··· Records supplied
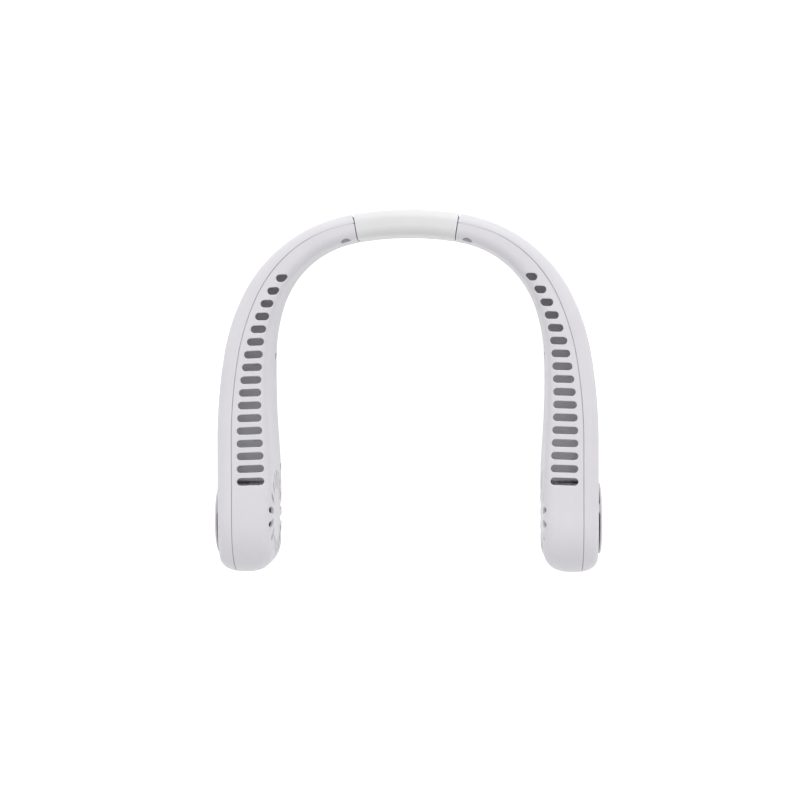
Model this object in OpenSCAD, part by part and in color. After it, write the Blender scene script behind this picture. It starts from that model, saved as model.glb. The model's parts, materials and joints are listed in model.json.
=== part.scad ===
// Electric neck fan: two hollow arms, each with a turbine in its tip, hinged on a neck band.
// Right-handed frame in millimetres, +Z towards the vented face. The fan lies on its flat
// underside, with the neck band at +Y and the tips at -Y. The left arm mirrors the right one.

/* [Overall] */
// Height of each arm, from its flat underside to its vented face
fan_h = 51; // [49:0.5:58]
// Width of each arm at its turbine
arm_w = 28.3; // [28:0.1:33]
// Height of the neck band
band_h = 27; // [26:0.5:32]
// Width of the neck band, from its outer to its inner side
band_w = 13.2; // [13:0.1:15]

/* [Plan curve] */
// Outer radius of the neck band
band_r = 168; // [155:1:180]
// Half of the neck band's turn, in degrees
band_turn = 9.3; // [9:0.1:10]
// Outer radius next to the band
neck_r = 85; // [80:1:92]
// Turn of that stretch, in degrees
neck_turn = 12.4; // [12:0.1:13]
// Outer radius of the shoulder
shoulder_r = 75; // [70:1:82]
// Turn of the shoulder, in degrees
shoulder_turn = 40.7; // [38:0.1:43]
// Outer radius below the shoulder
arm_r = 106; // [98:1:114]
// Turn of that stretch, in degrees
arm_turn = 17.8; // [16:0.1:19]
// Outer radius of the long, slow stretch
long_r = 269; // [250:1:290]
// Straight length above the turbine's axis
straight_l = 40.8; // [38:0.1:50]
// Reach of the tip beyond the turbine's axis
tip_l = 28.2; // [28:0.1:33]

/* [Shells] */
// Wall of the arms' shells
wall = 1.6; // [1.2:0.1:1.8]
// Wall of the band's sleeve
sleeve_wall = 1.2; // [1:0.1:1.4]
// Distance of the parting line from the outer edge, in the arm
part_in = 8; // [7.6:0.1:9]
// The same distance at the band
part_in_band = 5.2; // [4.8:0.1:5.6]
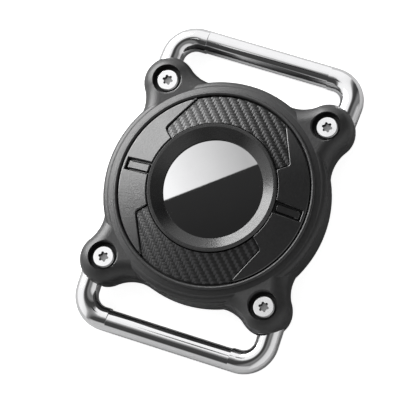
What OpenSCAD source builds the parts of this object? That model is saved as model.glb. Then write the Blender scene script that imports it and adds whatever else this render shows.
······
Task details >> Extract the full set of entries word for word.

Exercise result >>
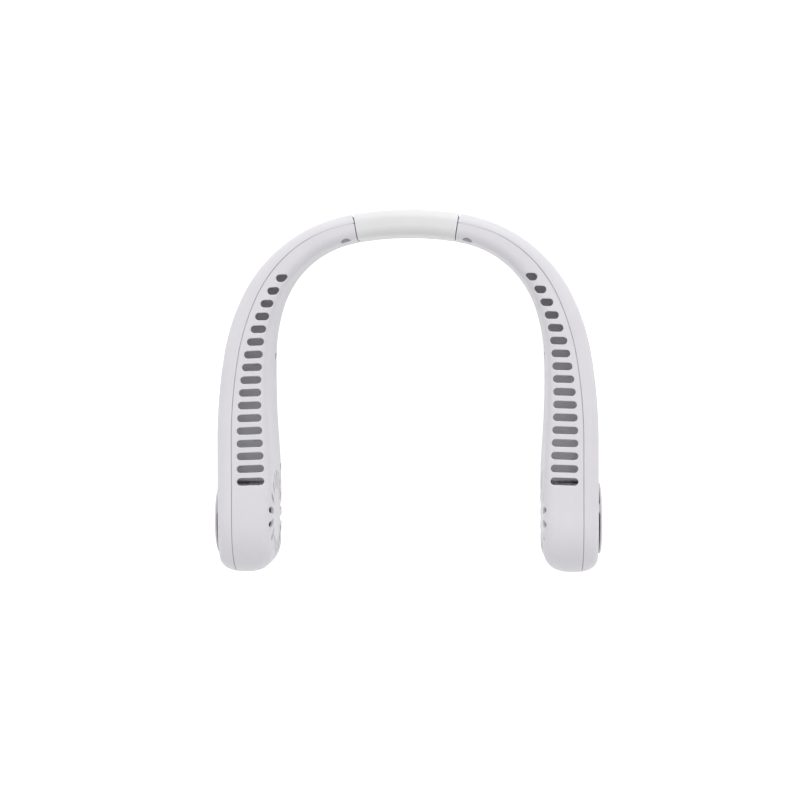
Model this object in OpenSCAD, part by part and in color. After it, write the Blender scene script behind this picture. It starts from that model, saved as model.glb. The model's parts, materials and joints are listed in model.json.
=== part.scad ===
// Electric neck fan: two hollow arms, each with a turbine in its tip, hinged on a neck band.
// Right-handed frame in millimetres, +Z towards the vented face. The fan lies on its flat
// underside, with the neck band at +Y and the tips at -Y. The left arm mirrors the right one.

/* [Overall] */
// Height of each arm, from its flat underside to its vented face
fan_h = 51; // [49:0.5:58]
// Width of each arm at its turbine
arm_w = 28.3; // [28:0.1:33]
// Height of the neck band
band_h = 27; // [26:0.5:32]
// Width of the neck band, from its outer to its inner side
band_w = 13.2; // [13:0.1:15]

/* [Plan curve] */
// Outer radius of the neck band
band_r = 168; // [155:1:180]
// Half of the neck band's turn, in degrees
band_turn = 9.3; // [9:0.1:10]
// Outer radius next to the band
neck_r = 85; // [80:1:92]
// Turn of that stretch, in degrees
neck_turn = 12.4; // [12:0.1:13]
// Outer radius of the shoulder
shoulder_r = 75; // [70:1:82]
// Turn of the shoulder, in degrees
shoulder_turn = 40.7; // [38:0.1:43]
// Outer radius below the shoulder
arm_r = 106; // [98:1:114]
// Turn of that stretch, in degrees
arm_turn = 17.8; // [16:0.1:19]
// Outer radius of the long, slow stretch
long_r = 269; // [250:1:290]
// Straight length above the turbine's axis
straight_l = 40.8; // [38:0.1:50]
// Reach of the tip beyond the turbine's axis
tip_l = 28.2; // [28:0.1:33]

/* [Shells] */
// Wall of the arms' shells
wall = 1.6; // [1.2:0.1:1.8]
// Wall of the band's sleeve
sleeve_wall = 1.2; // [1:0.1:1.4]
// Distance of the parting line from the outer edge, in the arm
part_in = 8; // [7.6:0.1:9]
// The same distance at the band
part_in_band = 5.2; // [4.8:0.1:5.6]
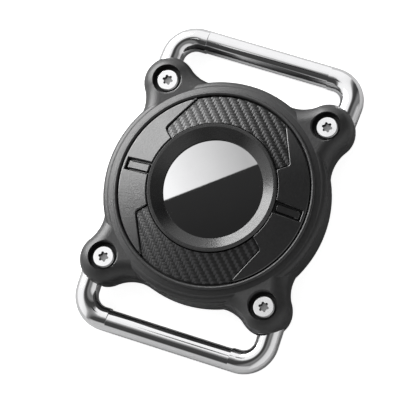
What OpenSCAD source builds the parts of this object? That model is saved as model.glb. Then write the Blender scene script that imports it and adds whatever else this render shows.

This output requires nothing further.